Of the 41 episodes under discussion, we've identified 13 in which the Lowest Two either truly stunk out the joint compared to the other contestants, or when they both delivered performances abnormally below their usual standards. Let's look at how the voting transpired, and who played the role of Kermit on those fateful nights. (A green check mark means that neither of the Lowest Two went home; a red X means one or the other did.)
One final point before we tally the results. We didn't count the AI5 Final 10, in which three contestants famously turned in a 1-star disaster, because it was outside our target group. We were looking only for cases in which exactly two contestants' fanbases recognized that their favorites were in the most trouble. If Elmo happens to turn in a stinker along with Ernie and Bert, all bets are off. Fortunately for all of us, that very rarely happens.
Ready for the final tally? Of the 41 episodes in the study, the Sesame Street Effect was fully or partly in play on 13. On those, one of the Lowest Two went home four times; that's 31%. In the other 28 shows, one of the Lowest Two went home 18 times; that's 64%. Forty-one trials isn't enough to draw firm conclusions, only to observe trends. Still, it seems as though American Idol is one of the few places on earth where if two people snooze, neither one is likely to lose.
(Late breaking news: Since this article was originally published, we heard from readers who felt that we overlooked a few "hits," plus one obvious "miss". One that we agree deserves to be in the Hit column is the AI2 Final 8, where neither Caldwell nor Carmen Rasmusen got above 16 and Smith, third-lowest at 46, was sent home. That omission was a garden-variety brain cramp on our part. On the other hand, we consciously decided not to count as a Miss the AI6 Final 12, in which Malakar and Brandon Rogers both were in the 1-star range and Rogers was eliminated. But upon further review, that episode occurred one week before Sanjayamania truly took off with You Really Got Me, so we'll give it an X after all. The changes don't affect the Effect's tally very much: instead of 31% to 64%, it's now 33% to 65%. Carry on.)
So what can be done to fix the problem? The producers' response might be: "Problem? What problem??" Remember, to them Idol is neither a singing competition nor a sporting event. It's an extended, televised focus group study, nothing more and nothing less. If a contestant has a fanbase that will stay fiercely loyal through good performances and bad, so much the better. It suggests they'll probably stay loyal through his ups and downs as a recording artist, too. For further study, see the career of Clay Aiken.
It should also be noted that none of the Effect's victims were likely to win the title. That includes Hudson, Johns, and Smithson. The producers probably don't care very much in what order the contestants finish. They only seek to identify the ones who have staying power. Had Archuleta been caught in the Effect's backdraft last week (and we suspect he wasn't as far off as many would guess) it would certainly have caught the bosses' attention. As it is, it's just another bump in the road to the inevitable David-vs.-David Finale.
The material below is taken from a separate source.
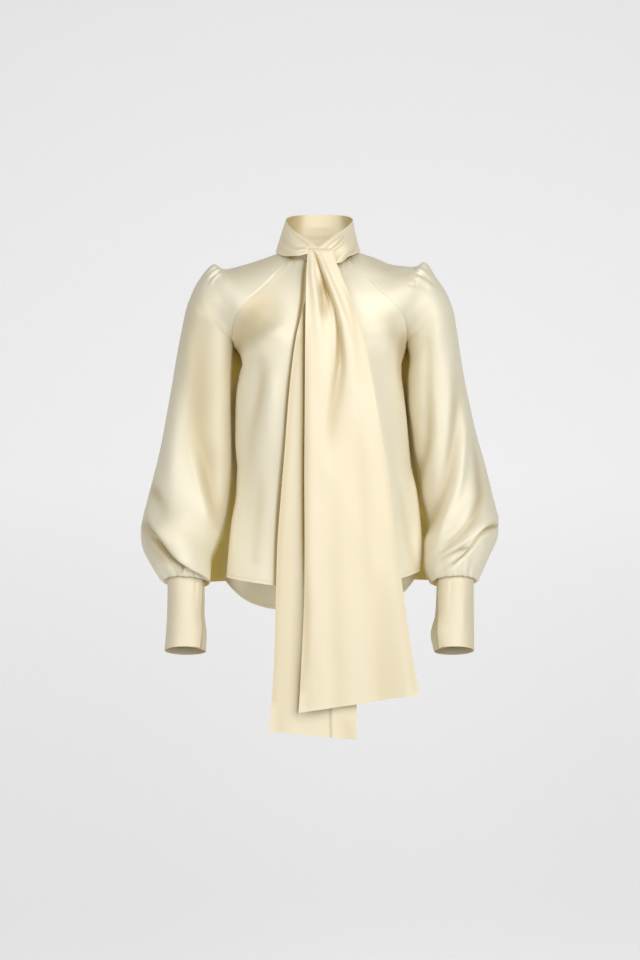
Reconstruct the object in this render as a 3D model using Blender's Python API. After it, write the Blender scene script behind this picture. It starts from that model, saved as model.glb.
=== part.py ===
"""Scarf-neck blouse with bishop sleeves, as nine pieces of cloth in the form they take when worn.

Metres, +Z up. The origin is the middle of the neck, at the height of the side neck seam; the front faces -Y.
Every piece is a sheet: a grid of points with rows down the piece and columns across it, read from a short
table, then folded by its creases and given its thickness. "right" and "left" are the wearer's.
"""

import math

import bpy
import numpy as np

# ---- driving dimensions --------------------------------------------------------------------------
CLOTH = 0.0012              # wall of the single cloth
DOUBLE_CLOTH = 0.0016       # wall of the cuffs and of the scarf, which are cut double
SEAM_SHIFT = 0.0002         # each piece stops this far short of its seam line, so 0.3 to 0.4 mm lie between two
VIEW_DISTANCE = 3.2         # a person's distance from the blouse when the creases below are laid out
VIEW_HEIGHT = -0.405        # the height of that person's eye, level with the waist

BODY_ROWS_PER_STATION = 1   # rows of points for each row of a table
YOKE_STATIONS = 8           # table rows from the neck seam to the underarm point
SLEEVE_COLUMNS = 26
SLEEVE_PLAIN_ROWS = 3       # rings at the sleeve's end that its creases leave alone
PANEL_COLUMNS = 20
CUFF_COLUMNS = 18
NECK_COLUMNS = 34
TAIL_COLUMNS = 16

SILK = (0.87, 0.80, 0.60, 1.0)
SILK_ROUGHNESS = 0.38

# ---- the sleeves: a row for each section, from the neck seam to the cuff -------------------------
# seam_x, seam_z   where the section starts on the front raglan seam, or on the inner side below the underarm
# back_x, back_z   where it ends on the back raglan seam
# top_x, top_z     its highest or outermost point
# mid_y            the arm's middle, front to back
# front, back      how far the section reaches before and behind mid_y
# open_front, open_back   degrees between the section's start or end and its innermost point
# tuck   how far the cloth bulges towards the body just behind its innermost point
SLEEVE_COLUMNS_NAMED = ("seam_x", "seam_z", "back_x", "back_z", "top_x", "top_z", "mid_y",
                        "front", "back", "open_front", "open_back", "tuck")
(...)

The Effect is much more of an issue to us viewers, who do see the show as more of a sporting event, and to whom the order in which the contestants finish does matter. Recognizing that the root of the problem lies in the voting system, many people across the Idolsphere have proposed sweeping changes over the years. We'll take a look at them more closely in next week's essay, and we'll even make a modest proposal of our own that might satisfy both the producers' agenda and the fans'. In the meantime, we gotta go; there's this cheetah we have to outrun....
Since this article first appeared in April of 2008, we've come to realize that the Sesame Street Effect is more prevalent than we originally thought. We'd concentrated only on those situations in which two contestants sang abysmally on the same night. Perhaps in the olden days of American Idol, when disastrous performances were more common, bad singing was the primary trigger of the Effect.
Today, however, we recognize multiple train wreckage as special cases of a more general rule: The Sesame Street Effect applies whenever the voters perceive that the "real" decision on the night is which contestant ought to go home, not which ones ought to stay. In other words, if a show's circumstances make it obvious that one of two contestants deserves a dismissal, the voters will cast their ballots so that their voices are heard on that case. Then, the Effect will do what it usually does: inflate Ernie and Bert's vote totals so that they're swept to safety past Kermit, the lowest vote getter among the Should Be Safe contingent.
One famous episode in which both Ernie and Bert sang well is the AI6 Final Three. Melinda Doolittle's record-setting approval rating suggested that the voters assumed, rightly or wrongly, that she was a lock for the Finale. The decision was widely perceived to be who should join her: Blake Lewis or Jordin Sparks, both of whom had sung perfectly decently that night and throughout the season. The Effect was nonetheless triggered, and Doolittle, who hadn't been in the Bottom Three all year, was sent home a night later.
Another trainwreck-free case occurred the night of the AI8 Final Five. All five contestants had sung very well in one of the highest-rated episodes ever. It was almost universally assumed that Adam Lambert and Danny Gokey were safe, particularly since the judges had anointed both as the likely Finale duo most of the season. Voters thus naturally believed they were being called upon to decide who should go among the other three finalists, particularly Allison Iraheta and Matt Giraud, both of whom were no strangers to the Bottom Three. The next night, Iraheta and Gokey were safe, while Lambert and Kris Allen made their only Bottom Three appearances. Giraud, however, was simply too far behind the Top 4 to catch a Kermit. (Two weeks later, still twitching over this close call and haunted by Doolittle's elimination, Simon Cowell practically got down on his hands and knees and begged viewers not to assume that Lambert was safe at the end of the AI8 Final Three.)
Whatever its cause, the Effect is a side-effect of a badly broken voting system that assumes that people will vote for one or two favorite contestants they want to keep, week in and week out. That naively ignores the fact that Idol fans do care in what order the contestants go home, even when they realize that the singers in question have no business winning the title. As long as the producers give America two completely different jobs to do, but only one tool to do them with, the Sesame Street Effect will always be with us.